# [LUA] Timer



## Danielku15 (24. September 2007)

Hallo Leute.
Ich programmiere gerade ein kleines Addon für WoW. Die Scriptsprache dazu ist Lua. Nun möchte ich alle 2 Sekunden überprüfen ob was in einer Datei steht. Das Problem ist nicht die Datei zu lesen, sondern alle Sekunden eine Funktion aufzurufen. Ich hab nach irgendwelchen Timern gesucht wurde aber nicht fündig.

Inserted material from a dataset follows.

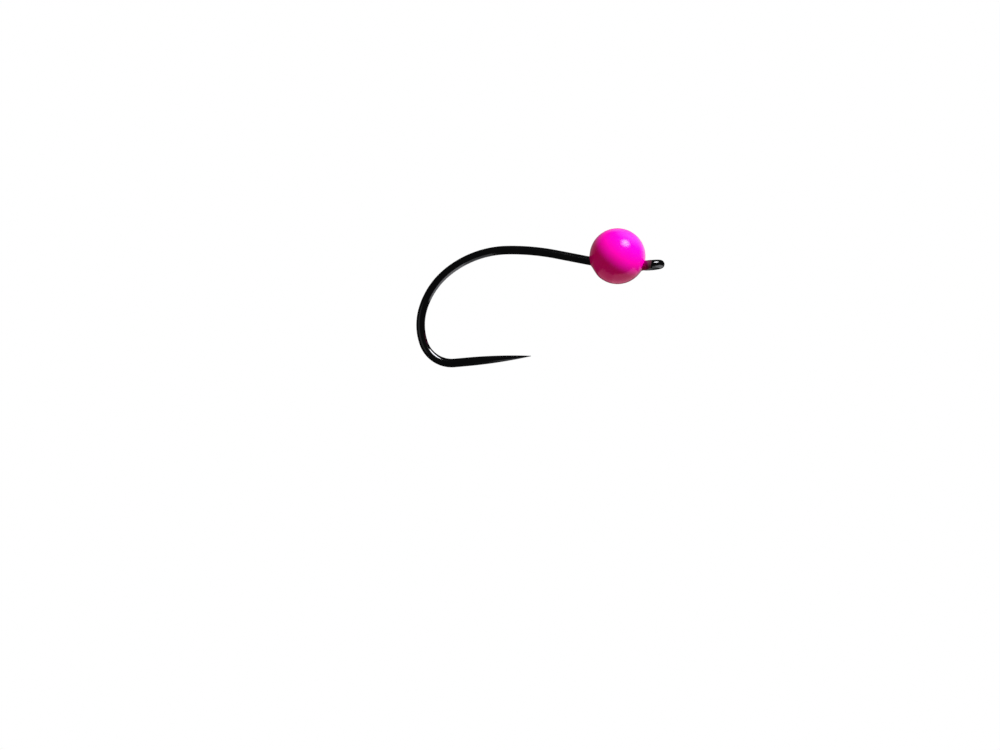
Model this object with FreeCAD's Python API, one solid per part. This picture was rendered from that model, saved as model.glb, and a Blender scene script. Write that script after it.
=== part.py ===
"""A jig head: a heavy painted ball bonded onto a barbless wire hook.

Lengths are millimetres and angles are degrees. The origin is the centre of the hook's eye. +X points out of
the eye's nose, away from the bend, +Z runs along the hole of the eye, and the hook lies in the XZ plane with its
point below the shank. Each piece is written as one STEP file in parts/.
"""

import FreeCAD
import Part
import math
import os

Vector = FreeCAD.Vector

# hook wire
WIRE_RADIUS = 0.305

# eye: a ring of the hook's own wire, joined to the shank by a neck that swings out to one side
EYE_RING_RADIUS = 0.59
EYE_NECK_RADIUS = 0.60
EYE_HOLE_RADIUS = 0.295
EYE_END_ANGLE = 158.0

# shank, from the eye to the bend
FRONT_LENGTH = 1.72
JIG_BEND_RADIUS = 2.0
JIG_BEND_TURN = 16.3
SHANK_LENGTH = 4.70

# the curve from the shank to the heel tightens in tangent arcs: (radius, turn)
CURVE_ARCS = ((16.9, 12.0), (7.0, 39.0), (5.4, 34.2), (4.05, 35.2))
HEEL_RADIUS = 2.14

# point, parallel to X
POINT_STRAIGHT_LENGTH = 0.92
POINT_TAPER_LENGTH = 4.6
POINT_TIP_RADIUS = 0.02

# ball
BALL_X = -2.42
BALL_Z = 0.87
BEAD_RADIUS = 1.90
BASE_COAT_THICKNESS = 0.045
COLOUR_COAT_THICKNESS = 0.07
SLOT_CLEARANCE = 0.075

FORWARD = Vector(1, 0, 0)
BACKWARD = Vector(-1, 0, 0)
SIDE = Vector(0, 1, 0)
UP = Vector(0, 0, 1)
BALL_CENTRE = Vector(BALL_X, 0, BALL_Z)
BASE_COAT_RADIUS = BEAD_RADIUS + BASE_COAT_THICKNESS
BALL_RADIUS = BASE_COAT_RADIUS + COLOUR_COAT_THICKNESS
SLOT_HALF_WIDTH = WIRE_RADIUS + SLOT_CLEARANCE
NECK_START = Vector(-math.sqrt(EYE_RING_RADIUS**2 + 2 * EYE_NECK_RADIUS * EYE_RING_RADIUS), 0, 0)


def disc(place, direction, radius):
    """A round face across the wire."""
    return Part.Face(Part.Wire(Part.Circle(place, direction, radius).toShape()))


def straight(place, direction, length, radius):
    """A straight stretch of round wire and the place where it ends."""
    run = direction * length
    return disc(place, direction, radius).extrude(run), place + run


def bend(place, direction, axis, bend_radius, turn, radius):
    """A bent stretch of round wire, turning about the axis, and the place and direction where it ends."""
    centre = place + axis.cross(direction) * bend_radius
    rotation = FreeCAD.Rotation(axis, turn)
    solid = disc(place, direction, radius).revolve(centre, axis, turn)
    return solid, centre + rotation.multVec(place - centre), rotation.multVec(direction)


def fused(solids):
    """One solid from stretches that meet end to end."""
    whole = solids[0].multiFuse(solids[1:]).removeSplitter()
    return whole.Solids[0]


def ball(radius):
    """A full ball about the bead's centre."""
    return Part.makeSphere(radius, BALL_CENTRE)


def eye_stretches():
    """The neck and the ring of the eye, with the small gap that its cut end leaves."""
    neck_turn = math.degrees(math.acos(EYE_NECK_RADIUS / (EYE_NECK_RADIUS + EYE_RING_RADIUS)))
    ring_turn = 360.0 + EYE_END_ANGLE - (270.0 - neck_turn)
    neck, place, direction = bend(NECK_START, FORWARD, UP * -1, EYE_NECK_RADIUS, neck_turn, WIRE_RADIUS)
    ring = bend(place, direction, UP, EYE_RING_RADIUS, ring_turn, WIRE_RADIUS)[0]
    return [neck, ring]


def shank_stretches(radius):
    """The wire from the neck of the eye to the end of the straight shank, and its place and direction there."""
    front, place = straight(NECK_START, BACKWARD, FRONT_LENGTH + NECK_START.x, radius)
    kink, place, direction = bend(place, BACKWARD, SIDE, JIG_BEND_RADIUS, JIG_BEND_TURN, radius)
    shank, place = straight(place, direction, SHANK_LENGTH, radius)
    return [front, kink, shank], place, direction


def point_taper(place):
    """The needle point: a slim ogive that leaves the wire tangentially and ends almost sharp."""
    drop = WIRE_RADIUS - POINT_TIP_RADIUS
    ogive_radius = (POINT_TAPER_LENGTH**2 + drop**2) / (2 * drop)
    middle = POINT_TAPER_LENGTH / 2
    middle_radius = WIRE_RADIUS - ogive_radius + math.sqrt(ogive_radius**2 - middle**2)
    base = place + UP * WIRE_RADIUS
    shoulder = place + FORWARD * middle + UP * middle_radius
    tip = place + FORWARD * POINT_TAPER_LENGTH
    tip_edge = tip + UP * POINT_TIP_RADIUS
    edges = [
        Part.LineSegment(place, base).toShape(),
        Part.Arc(base, shoulder, tip_edge).toShape(),
        Part.LineSegment(tip_edge, tip).toShape(),
        Part.LineSegment(tip, place).toShape(),
    ]
    return Part.Face(Part.Wire(edges)).revolve(place, FORWARD, 360)


def make_hook():
    """The whole hook, one piece of wire from the cut end of the eye to the point."""
    stretches, place, direction = shank_stretches(WIRE_RADIUS)
    turn_left = 180.0 + JIG_BEND_TURN
    for radius, turn in CURVE_ARCS:
        arc, place, direction = bend(place, direction, SIDE * -1, radius, turn, WIRE_RADIUS)
        stretches.append(arc)
        turn_left -= turn
    heel, place, direction = bend(place, direction, SIDE * -1, HEEL_RADIUS, turn_left, WIRE_RADIUS)
    shaft, place = straight(place, FORWARD, POINT_STRAIGHT_LENGTH, WIRE_RADIUS)
    wire = fused(eye_stretches() + stretches + [heel, shaft, point_taper(place)])
    land = Part.makeCylinder(EYE_HOLE_RADIUS, 2 * WIRE_RADIUS, UP * -WIRE_RADIUS, UP)
    return wire.cut(land).Solids[0]


def open_side():
    """The space under the wire's centre line, down past the ball: the way in for the wire."""
    kink_start = Vector(-FRONT_LENGTH, 0, 0)
    kink_centre = kink_start + UP * JIG_BEND_RADIUS
    half_turn = FreeCAD.Rotation(SIDE, JIG_BEND_TURN / 2)
    kink_middle = kink_centre + half_turn.multVec(kink_start - kink_centre)
    kink_end = kink_centre + half_turn.multVec(kink_middle - kink_centre)
    behind = kink_end + half_turn.multVec(half_turn.multVec(BACKWARD)) * SHANK_LENGTH
    floor = UP * (BALL_Z - 2 * BALL_RADIUS)
    back_corner = Vector(behind.x, 0, floor.z)
    edges = [
        Part.LineSegment(Vector(), kink_start).toShape(),
        Part.Arc(kink_start, kink_middle, kink_end).toShape(),
        Part.LineSegment(kink_end, behind).toShape(),
        Part.LineSegment(behind, back_corner).toShape(),
        Part.LineSegment(back_corner, floor).toShape(),
        Part.LineSegment(floor, Vector()).toShape(),
    ]
    face = Part.Face(Part.Wire(edges)).translated(SIDE * -SLOT_HALF_WIDTH)
    return face.extrude(SIDE * 2 * SLOT_HALF_WIDTH)


def slot_space():
    """The slot: round at its floor, open towards the point, and widened in front for the back of the eye."""
    neck_end = straight(NECK_START, FORWARD, -NECK_START.x, SLOT_HALF_WIDTH)[0]
    groove = fused(shank_stretches(SLOT_HALF_WIDTH)[0] + [neck_end])
    depth = BALL_RADIUS - BALL_Z
    pocket_radius = EYE_RING_RADIUS + SLOT_HALF_WIDTH
    pocket = Part.makeCylinder(pocket_radius, SLOT_HALF_WIDTH + depth, UP * -depth, UP)
    return groove.fuse(open_side()).fuse(pocket)


def coat(inner_radius, outer_radius, hook):
    """One layer of paint over the filled bead, with the hook passing through it."""
    return ball(outer_radius).cut(ball(inner_radius)).cut(hook).Solids[0]


def make_parts():
    """Every piece by its name."""
    hook = make_hook()
    slot = slot_space()
    return {
        "hook": hook,
        "bead_core": ball(BEAD_RADIUS).cut(slot).Solids[0],
        "slot_filler": ball(BEAD_RADIUS).common(slot).cut(hook).Solids[0],
        "base_coat": coat(BEAD_RADIUS, BASE_COAT_RADIUS, hook),
        "colour_coat": coat(BASE_COAT_RADIUS, BALL_RADIUS, hook),
    }


def main():
    os.makedirs("parts", exist_ok=True)
    for name, shape in make_parts().items():
        shape.exportStep(f"parts/{name}.step")


main()
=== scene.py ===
import bmesh
import bpy
import math
from mathutils import Matrix, Vector, kdtree, noise


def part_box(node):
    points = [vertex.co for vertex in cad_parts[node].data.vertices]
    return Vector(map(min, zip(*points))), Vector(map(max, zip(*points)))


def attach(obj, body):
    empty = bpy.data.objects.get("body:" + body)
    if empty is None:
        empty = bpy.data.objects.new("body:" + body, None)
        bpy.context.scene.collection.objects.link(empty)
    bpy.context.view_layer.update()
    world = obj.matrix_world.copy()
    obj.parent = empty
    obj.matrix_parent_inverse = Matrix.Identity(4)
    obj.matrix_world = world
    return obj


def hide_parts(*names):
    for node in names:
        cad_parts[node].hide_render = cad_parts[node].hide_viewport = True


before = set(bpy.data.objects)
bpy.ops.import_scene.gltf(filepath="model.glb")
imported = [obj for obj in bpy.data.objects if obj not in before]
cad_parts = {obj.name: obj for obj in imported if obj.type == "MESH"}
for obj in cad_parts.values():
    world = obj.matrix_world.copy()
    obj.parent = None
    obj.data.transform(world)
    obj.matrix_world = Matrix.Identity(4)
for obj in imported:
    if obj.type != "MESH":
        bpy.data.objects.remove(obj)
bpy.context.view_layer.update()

# A jig head: a painted ball weight on a black-nickel wire hook. Metres and degrees, in the row frame:
# the origin is the centre of the hook's eye, +X points out of the eye's nose and +Z runs along its hole.

MM = 0.001

# ---------------------------------------------------------------- sizes of the hook's wire
STEEL_RADIUS = 0.305 * MM
PLATE_THICKNESS = 0.007 * MM
WIRE_RADIUS = STEEL_RADIUS + PLATE_THICKNESS
RING_RADIUS = 0.59 * MM
NECK_RADIUS = 0.60 * MM
HOLE_RADIUS = 0.295 * MM
RING_END_ANGLE = 158.0
FRONT_LENGTH = 1.72 * MM
JIG_BEND_RADIUS = 2.0 * MM
JIG_BEND_TURN = 16.3
SHANK_LENGTH = 4.70 * MM
CURVE_ARCS = ((16.9 * MM, 12.0), (7.0 * MM, 39.0), (5.4 * MM, 34.2), (4.05 * MM, 35.2))
HEEL_RADIUS = 2.14 * MM
POINT_STRAIGHT = 0.92 * MM
POINT_TAPER = 4.6 * MM
TIP_RADIUS = 0.02 * MM

WIRE_SIDES = 64
WIRE_SHARP_ANGLE = 50
EYE_STEP = 0.025 * MM
SHANK_STEP = 0.06 * MM
TIP_STEP = 0.03 * MM
END_BEVEL = 0.03 * MM

# ---------------------------------------------------------------- sizes of the paint
BALL_SHARP_ANGLE = 40
OUTSIDE_SUBDIVISIONS = 7
INSIDE_SUBDIVISIONS = 6
COAT_THICKNESS = 0.07 * MM
MENISCUS_HEIGHT = 0.030 * MM
MENISCUS_REACH = 0.07 * MM
MENISCUS_CURVE = 1.4
SLOT_SINK_WIDTH = 0.42 * MM
SLOT_SINK_DEPTH = 0.045 * MM
SLOT_SINK_SPREAD = 9.0
SLOT_SINK_ANGLE = 207.0
PEEL_HEIGHT = 0.0004 * MM
PEEL_SIZE = 0.55 * MM
SWELL_HEIGHT = 0.003 * MM
SWELL_SIZE = 1.9 * MM

# paint that ran out along the neck: a full film, then a thin smear, each ending on its own slant
FILM_EDGE = -0.328 * MM
FILM_SLANT = -0.206
FILM_THICKNESS = 0.030 * MM
SMEAR_EDGE = -0.10 * MM
SMEAR_SLANT = 0.24
SMEAR_THICKNESS = 0.010 * MM
FILM_FADE = 0.05 * MM
# how far the neck film's painted reflection of the ball runs either side of the film's edge
FILM_PAINTED_REFLECTION_REACH = 0.3 * MM
NECK_END = 0.1 * MM
NECK_SIDE = -0.0001 * MM

# ---------------------------------------------------------------- the view
VIEW_ELEVATION = -4.5
VIEW_ROLL = 5.2
FRAME_WIDTH = 72.07 * MM
EYE_RIGHT_OF_AXIS = 10.96 * MM
EYE_ABOVE_AXIS = 7.92 * MM
LENS_MM = 135.0
SENSOR_MM = 36.0

# ---------------------------------------------------------------- the studio
# Directions are (right, up, back) as the camera sees them, and lengths are metres.
WHITE = (1, 1, 1)
FILL_COLOUR = (0.29, 0.20, 0.12)
GLOSS_COLOUR = (0.02, 0.02, 0.02)
FLOOR_DEPTH = 0.16
FLOOR_REACH = 0.8
PANEL_SIDES = 48
BALL_FLOOR_DEPTH = 0.12
HOOK_FLOOR_DEPTH = 0.13

# suns, which light only what is matt: name, direction, strength, colour and width in degrees
SUNS = (
    ("key", (0.55, 0.71, 0.44), 4.7, (1.18, 1.12, 1.47), 12),
    ("back_light", (-0.15, 0.22, -0.96), 2.0, (1.10, 1.05, 1.35), 8),
)

# round panels: name, direction, distance, width, height, brightness and whether the rim is soft
BALL_PANELS = (
    ("key_panel", (0.452, 0.778, 0.436), 0.30, 0.22, 0.20, 14.5, True),
    ("sheen_panel", (0.52, 0.82, -0.30), 0.31, 0.42, 0.46, 0.9, True),
    ("rim_panel", (0.6, 0.1, -0.8), 0.32, 0.46, 0.50, 0.9, True),
    ("left_rim_panel", (-0.6, 0.3, -0.75), 0.325, 0.46, 0.46, 0.22, True),
    ("top_rim_panel", (0.05, 0.68, -0.73), 0.305, 0.22, 0.20, 0.65, True),
    ("backdrop_panel", (0.0, 0.15, -1.0), 0.33, 0.60, 0.60, 0.2, True),
)
HOOK_PANELS = (
    ("hook_key", (0.50, 0.78, 0.46), 0.34, 0.24, 0.12, 8.5, False),
    ("hook_left", (-0.75, 0.0, 0.65), 0.35, 0.25, 0.28, 0.08, False),
)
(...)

Hat da jemand was für mich?

Gruß Daniel


----------



## Bauchfell (11. Mai 2010)

Du kannst in WoW nicht jede 2 Sekunden etwas in einer Satei auslesen, in WoW wird erst eine Datei (zbs SavedVariables) geschrieben wenn du /reloadUI oder reloggst geschrieben,
aber wenn du einen Timer brauchst dann kannst du es so machen:

local a = CreateFrame("Frame")
local b = 0
a:SetScript("OnUpdate", function(self, elapsed)
         b = b + elapsed
         while b > 2 do
                  print("2 Sekunden vergangen!")
                  b = 0
         end
end )

Das würde nun jede 2 Sekunden "2 Sekunden vergangen!" schreiben.
Ich hoffe ich habe dir geholfen


----------